* **Given data**
* BEGIN *

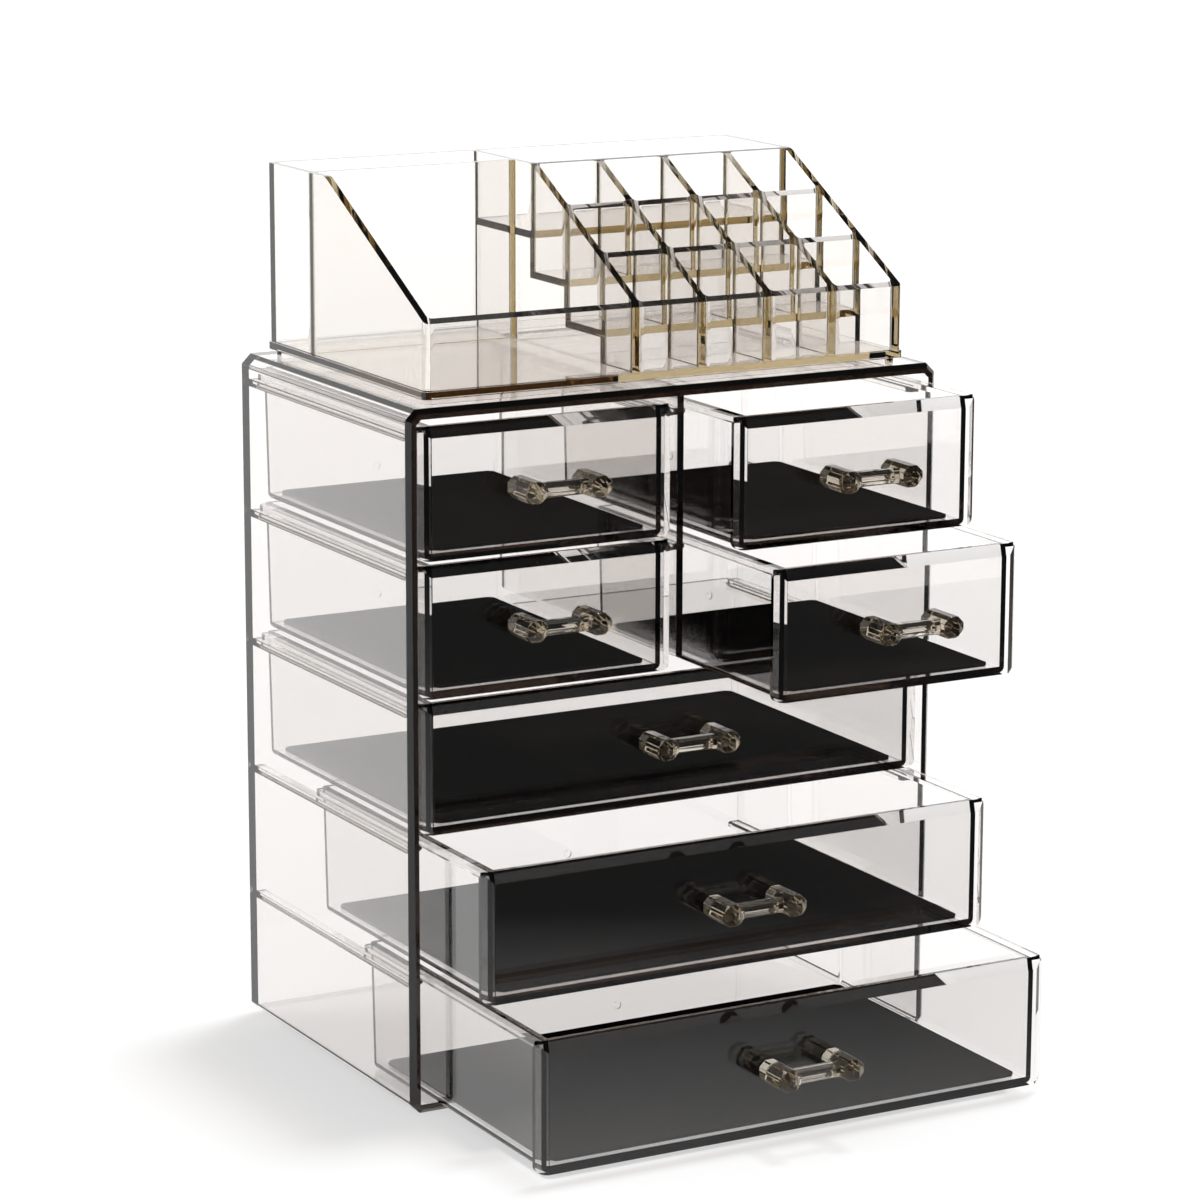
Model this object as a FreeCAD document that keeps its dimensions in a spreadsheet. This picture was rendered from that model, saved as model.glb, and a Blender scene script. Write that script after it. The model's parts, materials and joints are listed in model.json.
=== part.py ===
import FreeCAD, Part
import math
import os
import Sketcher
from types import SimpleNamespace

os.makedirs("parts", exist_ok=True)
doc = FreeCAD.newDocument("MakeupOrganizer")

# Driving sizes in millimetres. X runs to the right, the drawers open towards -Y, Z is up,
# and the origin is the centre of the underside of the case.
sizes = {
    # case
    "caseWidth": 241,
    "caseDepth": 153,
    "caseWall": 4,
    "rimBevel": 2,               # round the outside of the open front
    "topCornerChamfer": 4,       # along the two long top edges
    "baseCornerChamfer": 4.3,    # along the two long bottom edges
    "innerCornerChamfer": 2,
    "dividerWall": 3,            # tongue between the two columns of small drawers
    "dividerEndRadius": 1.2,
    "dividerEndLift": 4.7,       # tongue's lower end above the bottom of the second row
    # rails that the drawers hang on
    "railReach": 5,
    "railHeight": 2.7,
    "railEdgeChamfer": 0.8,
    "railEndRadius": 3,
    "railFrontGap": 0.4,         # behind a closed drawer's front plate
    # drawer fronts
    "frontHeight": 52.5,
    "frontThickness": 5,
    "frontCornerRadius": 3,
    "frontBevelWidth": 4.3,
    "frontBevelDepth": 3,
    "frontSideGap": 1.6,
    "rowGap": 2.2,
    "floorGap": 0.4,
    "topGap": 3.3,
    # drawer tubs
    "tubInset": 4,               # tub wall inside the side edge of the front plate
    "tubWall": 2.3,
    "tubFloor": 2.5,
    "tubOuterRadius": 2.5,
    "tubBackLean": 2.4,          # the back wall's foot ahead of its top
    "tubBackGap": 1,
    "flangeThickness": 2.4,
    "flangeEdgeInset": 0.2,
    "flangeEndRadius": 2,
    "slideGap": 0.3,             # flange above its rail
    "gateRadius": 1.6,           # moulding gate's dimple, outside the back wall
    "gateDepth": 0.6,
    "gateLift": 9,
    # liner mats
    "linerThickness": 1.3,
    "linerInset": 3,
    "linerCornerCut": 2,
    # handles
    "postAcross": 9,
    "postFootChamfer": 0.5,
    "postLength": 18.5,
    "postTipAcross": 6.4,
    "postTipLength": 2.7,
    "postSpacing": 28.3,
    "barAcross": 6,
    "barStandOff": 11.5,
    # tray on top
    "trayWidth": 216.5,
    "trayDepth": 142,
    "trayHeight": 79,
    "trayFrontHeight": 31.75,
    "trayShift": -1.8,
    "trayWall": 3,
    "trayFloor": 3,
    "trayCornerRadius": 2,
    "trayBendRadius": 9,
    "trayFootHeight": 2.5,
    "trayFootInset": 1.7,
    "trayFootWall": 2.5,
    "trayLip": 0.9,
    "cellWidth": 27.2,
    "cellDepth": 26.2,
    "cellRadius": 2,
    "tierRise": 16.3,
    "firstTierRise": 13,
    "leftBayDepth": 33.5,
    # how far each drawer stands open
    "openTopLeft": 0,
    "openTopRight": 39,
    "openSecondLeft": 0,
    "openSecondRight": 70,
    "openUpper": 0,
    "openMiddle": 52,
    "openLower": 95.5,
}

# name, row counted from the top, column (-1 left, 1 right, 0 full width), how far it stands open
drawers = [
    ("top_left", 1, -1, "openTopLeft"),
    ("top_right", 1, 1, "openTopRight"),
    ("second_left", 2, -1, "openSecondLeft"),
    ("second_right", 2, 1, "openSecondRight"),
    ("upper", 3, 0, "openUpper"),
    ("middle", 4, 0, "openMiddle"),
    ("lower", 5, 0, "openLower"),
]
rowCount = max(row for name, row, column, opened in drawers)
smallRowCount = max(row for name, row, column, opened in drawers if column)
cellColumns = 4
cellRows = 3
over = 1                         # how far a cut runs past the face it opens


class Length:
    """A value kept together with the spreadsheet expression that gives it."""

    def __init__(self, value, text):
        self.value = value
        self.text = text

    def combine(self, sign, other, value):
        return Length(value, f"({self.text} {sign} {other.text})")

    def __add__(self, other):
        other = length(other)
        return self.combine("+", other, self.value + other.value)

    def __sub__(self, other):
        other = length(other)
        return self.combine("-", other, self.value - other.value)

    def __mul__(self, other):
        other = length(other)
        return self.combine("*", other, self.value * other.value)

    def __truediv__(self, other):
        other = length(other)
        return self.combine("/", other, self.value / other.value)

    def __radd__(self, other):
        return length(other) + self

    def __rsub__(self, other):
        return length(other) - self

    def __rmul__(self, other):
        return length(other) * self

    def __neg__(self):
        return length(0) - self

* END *

* **Objective**
Output the data above exactly, please, line for line.

* **Response to the task**
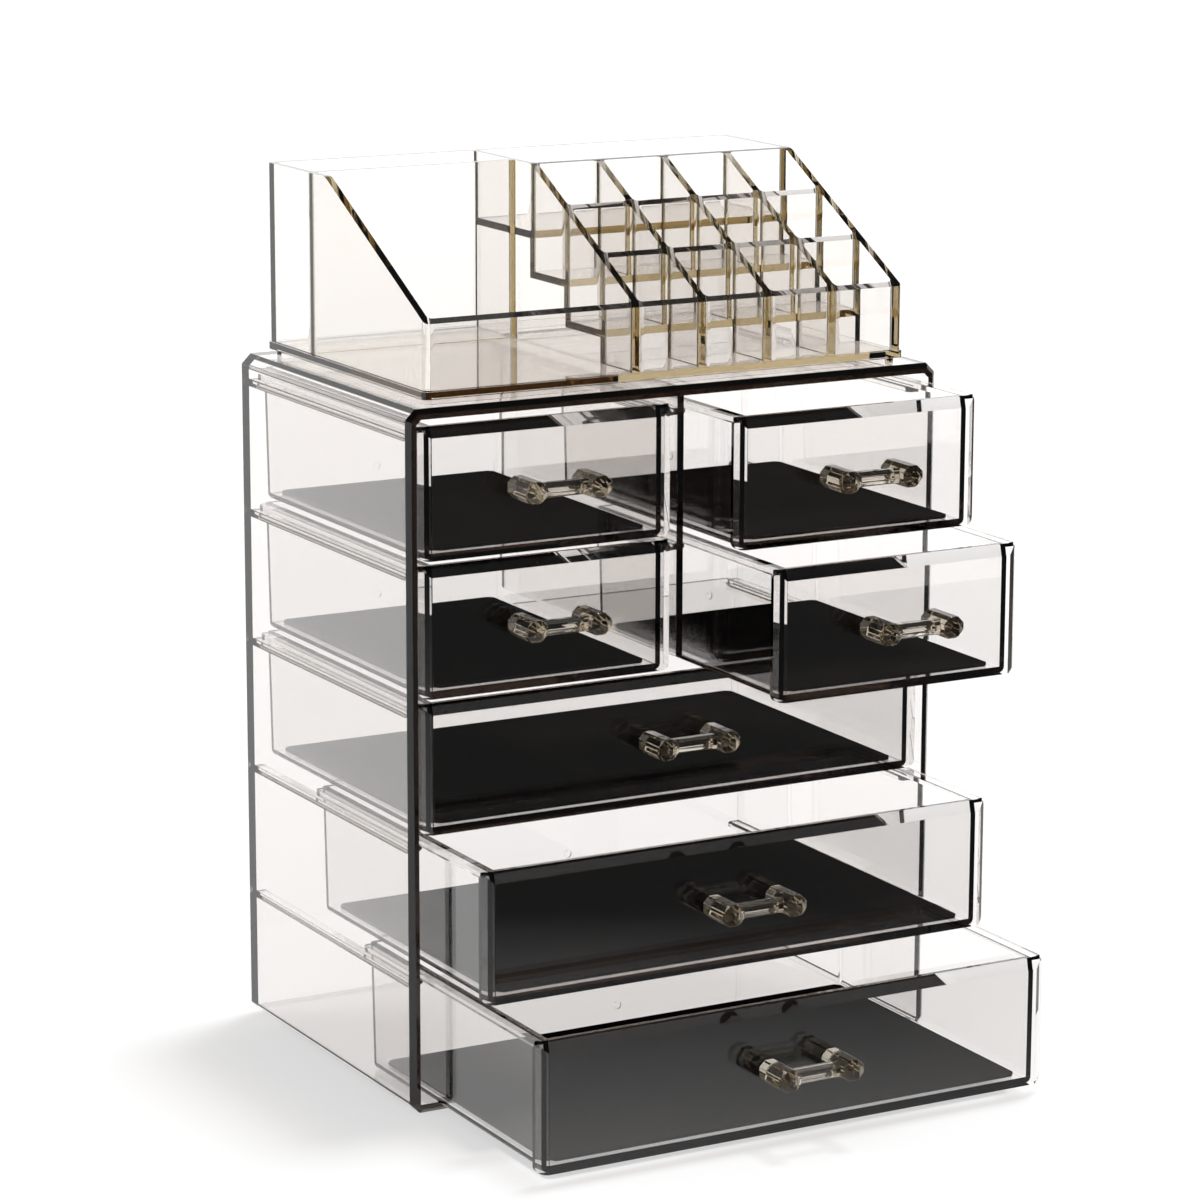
Model this object as a FreeCAD document that keeps its dimensions in a spreadsheet. This picture was rendered from that model, saved as model.glb, and a Blender scene script. Write that script after it. The model's parts, materials and joints are listed in model.json.
=== part.py ===
import FreeCAD, Part
import math
import os
import Sketcher
from types import SimpleNamespace

os.makedirs("parts", exist_ok=True)
doc = FreeCAD.newDocument("MakeupOrganizer")

# Driving sizes in millimetres. X runs to the right, the drawers open towards -Y, Z is up,
# and the origin is the centre of the underside of the case.
sizes = {
    # case
    "caseWidth": 241,
    "caseDepth": 153,
    "caseWall": 4,
    "rimBevel": 2,               # round the outside of the open front
    "topCornerChamfer": 4,       # along the two long top edges
    "baseCornerChamfer": 4.3,    # along the two long bottom edges
    "innerCornerChamfer": 2,
    "dividerWall": 3,            # tongue between the two columns of small drawers
    "dividerEndRadius": 1.2,
    "dividerEndLift": 4.7,       # tongue's lower end above the bottom of the second row
    # rails that the drawers hang on
    "railReach": 5,
    "railHeight": 2.7,
    "railEdgeChamfer": 0.8,
    "railEndRadius": 3,
    "railFrontGap": 0.4,         # behind a closed drawer's front plate
    # drawer fronts
    "frontHeight": 52.5,
    "frontThickness": 5,
    "frontCornerRadius": 3,
    "frontBevelWidth": 4.3,
    "frontBevelDepth": 3,
    "frontSideGap": 1.6,
    "rowGap": 2.2,
    "floorGap": 0.4,
    "topGap": 3.3,
    # drawer tubs
    "tubInset": 4,               # tub wall inside the side edge of the front plate
    "tubWall": 2.3,
    "tubFloor": 2.5,
    "tubOuterRadius": 2.5,
    "tubBackLean": 2.4,          # the back wall's foot ahead of its top
    "tubBackGap": 1,
    "flangeThickness": 2.4,
    "flangeEdgeInset": 0.2,
    "flangeEndRadius": 2,
    "slideGap": 0.3,             # flange above its rail
    "gateRadius": 1.6,           # moulding gate's dimple, outside the back wall
    "gateDepth": 0.6,
    "gateLift": 9,
    # liner mats
    "linerThickness": 1.3,
    "linerInset": 3,
    "linerCornerCut": 2,
    # handles
    "postAcross": 9,
    "postFootChamfer": 0.5,
    "postLength": 18.5,
    "postTipAcross": 6.4,
    "postTipLength": 2.7,
    "postSpacing": 28.3,
    "barAcross": 6,
    "barStandOff": 11.5,
    # tray on top
    "trayWidth": 216.5,
    "trayDepth": 142,
    "trayHeight": 79,
    "trayFrontHeight": 31.75,
    "trayShift": -1.8,
    "trayWall": 3,
    "trayFloor": 3,
    "trayCornerRadius": 2,
    "trayBendRadius": 9,
    "trayFootHeight": 2.5,
    "trayFootInset": 1.7,
    "trayFootWall": 2.5,
    "trayLip": 0.9,
    "cellWidth": 27.2,
    "cellDepth": 26.2,
    "cellRadius": 2,
    "tierRise": 16.3,
    "firstTierRise": 13,
    "leftBayDepth": 33.5,
    # how far each drawer stands open
    "openTopLeft": 0,
    "openTopRight": 39,
    "openSecondLeft": 0,
    "openSecondRight": 70,
    "openUpper": 0,
    "openMiddle": 52,
    "openLower": 95.5,
}

# name, row counted from the top, column (-1 left, 1 right, 0 full width), how far it stands open
drawers = [
    ("top_left", 1, -1, "openTopLeft"),
    ("top_right", 1, 1, "openTopRight"),
    ("second_left", 2, -1, "openSecondLeft"),
    ("second_right", 2, 1, "openSecondRight"),
    ("upper", 3, 0, "openUpper"),
    ("middle", 4, 0, "openMiddle"),
    ("lower", 5, 0, "openLower"),
]
rowCount = max(row for name, row, column, opened in drawers)
smallRowCount = max(row for name, row, column, opened in drawers if column)
cellColumns = 4
cellRows = 3
over = 1                         # how far a cut runs past the face it opens


class Length:
    """A value kept together with the spreadsheet expression that gives it."""

    def __init__(self, value, text):
        self.value = value
        self.text = text

    def combine(self, sign, other, value):
        return Length(value, f"({self.text} {sign} {other.text})")

    def __add__(self, other):
        other = length(other)
        return self.combine("+", other, self.value + other.value)

    def __sub__(self, other):
        other = length(other)
        return self.combine("-", other, self.value - other.value)

    def __mul__(self, other):
        other = length(other)
        return self.combine("*", other, self.value * other.value)

    def __truediv__(self, other):
        other = length(other)
        return self.combine("/", other, self.value / other.value)

    def __radd__(self, other):
        return length(other) + self

    def __rsub__(self, other):
        return length(other) - self

    def __rmul__(self, other):
        return length(other) * self

    def __neg__(self):
        return length(0) - self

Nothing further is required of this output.